- [What to produce]
Every line in the listing is to be echoed verbatim.

● ● ● ●

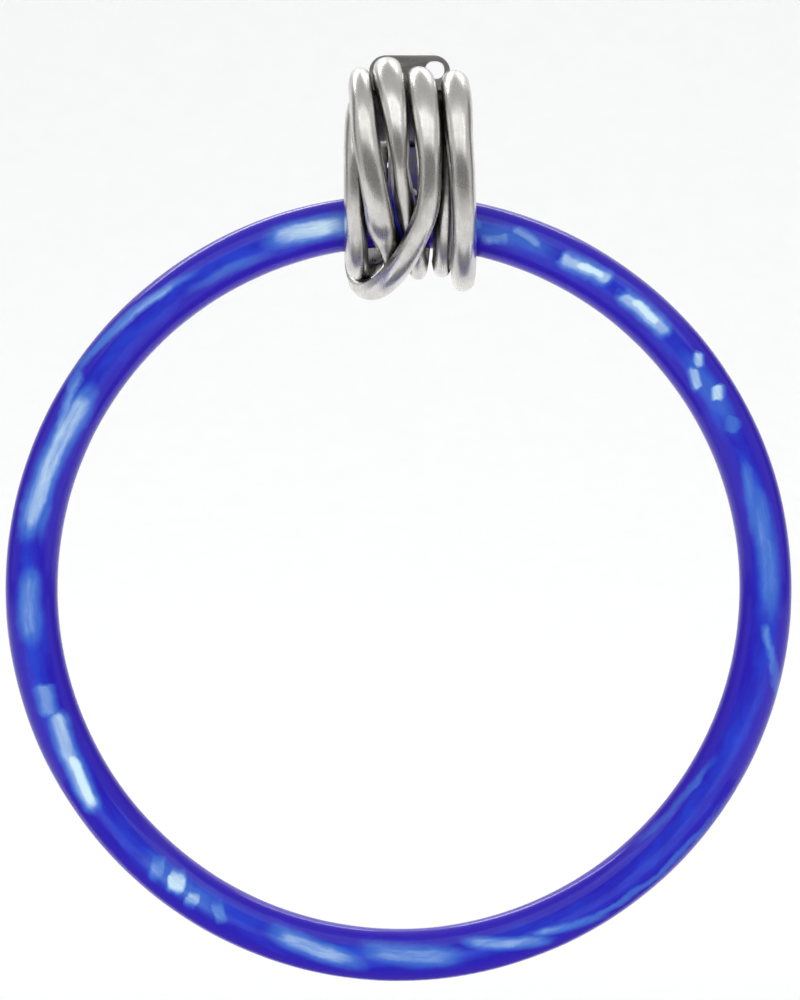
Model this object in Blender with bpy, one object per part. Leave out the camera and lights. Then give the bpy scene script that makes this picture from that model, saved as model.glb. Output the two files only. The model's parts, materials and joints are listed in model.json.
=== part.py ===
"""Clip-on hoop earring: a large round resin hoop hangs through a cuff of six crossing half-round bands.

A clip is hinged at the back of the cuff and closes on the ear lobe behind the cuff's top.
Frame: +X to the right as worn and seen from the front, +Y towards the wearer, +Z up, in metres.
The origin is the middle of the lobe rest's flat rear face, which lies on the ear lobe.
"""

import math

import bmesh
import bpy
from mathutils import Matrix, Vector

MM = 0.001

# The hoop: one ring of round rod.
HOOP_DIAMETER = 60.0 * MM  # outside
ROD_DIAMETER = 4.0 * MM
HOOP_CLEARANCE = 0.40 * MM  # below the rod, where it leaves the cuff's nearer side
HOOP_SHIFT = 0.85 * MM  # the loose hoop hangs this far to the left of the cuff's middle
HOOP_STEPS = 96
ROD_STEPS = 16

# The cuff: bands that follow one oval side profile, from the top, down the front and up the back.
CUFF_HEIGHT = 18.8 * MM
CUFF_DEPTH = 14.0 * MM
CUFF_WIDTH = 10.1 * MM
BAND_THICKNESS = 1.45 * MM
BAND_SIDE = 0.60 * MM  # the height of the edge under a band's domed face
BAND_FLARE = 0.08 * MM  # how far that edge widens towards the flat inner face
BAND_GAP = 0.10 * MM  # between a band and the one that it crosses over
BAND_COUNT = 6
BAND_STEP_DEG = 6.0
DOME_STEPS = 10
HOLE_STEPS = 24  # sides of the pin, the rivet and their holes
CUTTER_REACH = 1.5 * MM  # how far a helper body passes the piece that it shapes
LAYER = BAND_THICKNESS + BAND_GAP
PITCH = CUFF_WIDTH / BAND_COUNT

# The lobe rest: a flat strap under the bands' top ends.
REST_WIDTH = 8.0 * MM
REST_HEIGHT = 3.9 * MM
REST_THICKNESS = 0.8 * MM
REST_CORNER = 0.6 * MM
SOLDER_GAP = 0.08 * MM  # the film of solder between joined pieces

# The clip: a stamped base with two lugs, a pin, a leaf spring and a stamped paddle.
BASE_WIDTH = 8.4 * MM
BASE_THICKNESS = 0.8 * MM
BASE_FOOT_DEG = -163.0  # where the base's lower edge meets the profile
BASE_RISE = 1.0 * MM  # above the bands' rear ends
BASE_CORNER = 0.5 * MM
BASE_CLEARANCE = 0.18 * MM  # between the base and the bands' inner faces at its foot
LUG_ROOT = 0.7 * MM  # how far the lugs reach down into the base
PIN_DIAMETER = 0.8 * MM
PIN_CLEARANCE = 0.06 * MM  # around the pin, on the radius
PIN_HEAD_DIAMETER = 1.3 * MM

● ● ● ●

- [Full solution]
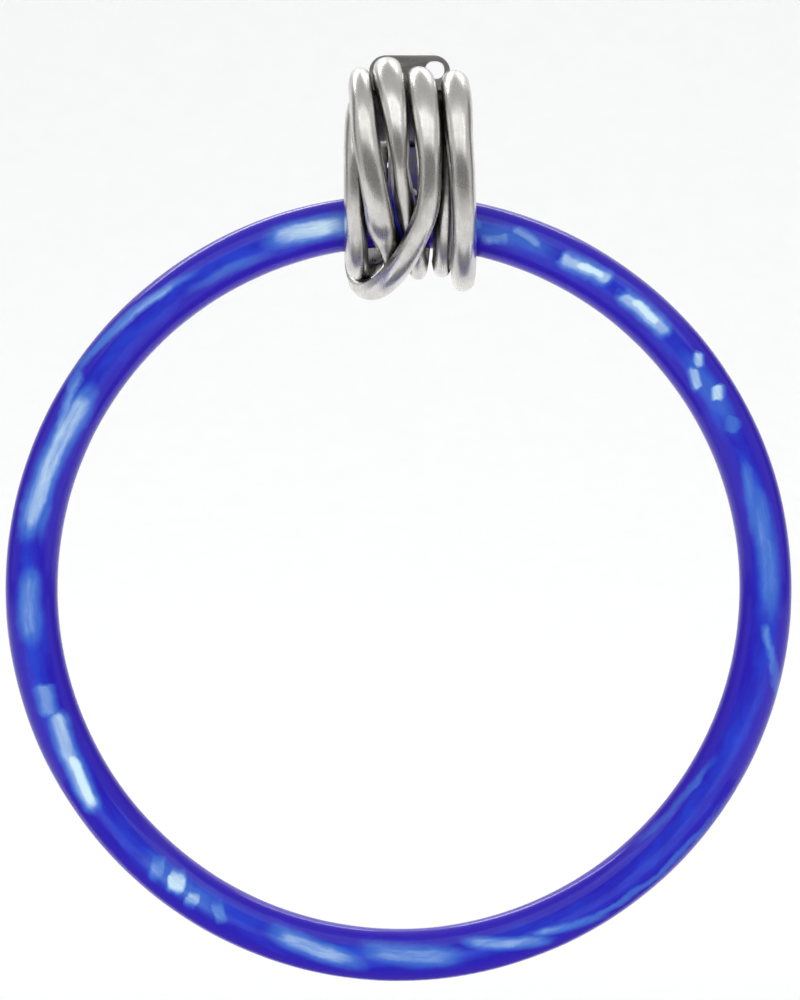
Model this object in Blender with bpy, one object per part. Leave out the camera and lights. Then give the bpy scene script that makes this picture from that model, saved as model.glb. Output the two files only. The model's parts, materials and joints are listed in model.json.
=== part.py ===
"""Clip-on hoop earring: a large round resin hoop hangs through a cuff of six crossing half-round bands.

A clip is hinged at the back of the cuff and closes on the ear lobe behind the cuff's top.
Frame: +X to the right as worn and seen from the front, +Y towards the wearer, +Z up, in metres.
The origin is the middle of the lobe rest's flat rear face, which lies on the ear lobe.
"""

import math

import bmesh
import bpy
from mathutils import Matrix, Vector

MM = 0.001

# The hoop: one ring of round rod.
HOOP_DIAMETER = 60.0 * MM  # outside
ROD_DIAMETER = 4.0 * MM
HOOP_CLEARANCE = 0.40 * MM  # below the rod, where it leaves the cuff's nearer side
HOOP_SHIFT = 0.85 * MM  # the loose hoop hangs this far to the left of the cuff's middle
HOOP_STEPS = 96
ROD_STEPS = 16

# The cuff: bands that follow one oval side profile, from the top, down the front and up the back.
CUFF_HEIGHT = 18.8 * MM
CUFF_DEPTH = 14.0 * MM
CUFF_WIDTH = 10.1 * MM
BAND_THICKNESS = 1.45 * MM
BAND_SIDE = 0.60 * MM  # the height of the edge under a band's domed face
BAND_FLARE = 0.08 * MM  # how far that edge widens towards the flat inner face
BAND_GAP = 0.10 * MM  # between a band and the one that it crosses over
BAND_COUNT = 6
BAND_STEP_DEG = 6.0
DOME_STEPS = 10
HOLE_STEPS = 24  # sides of the pin, the rivet and their holes
CUTTER_REACH = 1.5 * MM  # how far a helper body passes the piece that it shapes
LAYER = BAND_THICKNESS + BAND_GAP
PITCH = CUFF_WIDTH / BAND_COUNT

# The lobe rest: a flat strap under the bands' top ends.
REST_WIDTH = 8.0 * MM
REST_HEIGHT = 3.9 * MM
REST_THICKNESS = 0.8 * MM
REST_CORNER = 0.6 * MM
SOLDER_GAP = 0.08 * MM  # the film of solder between joined pieces

# The clip: a stamped base with two lugs, a pin, a leaf spring and a stamped paddle.
BASE_WIDTH = 8.4 * MM
BASE_THICKNESS = 0.8 * MM
BASE_FOOT_DEG = -163.0  # where the base's lower edge meets the profile
BASE_RISE = 1.0 * MM  # above the bands' rear ends
BASE_CORNER = 0.5 * MM
BASE_CLEARANCE = 0.18 * MM  # between the base and the bands' inner faces at its foot
LUG_ROOT = 0.7 * MM  # how far the lugs reach down into the base
PIN_DIAMETER = 0.8 * MM
PIN_CLEARANCE = 0.06 * MM  # around the pin, on the radius
PIN_HEAD_DIAMETER = 1.3 * MM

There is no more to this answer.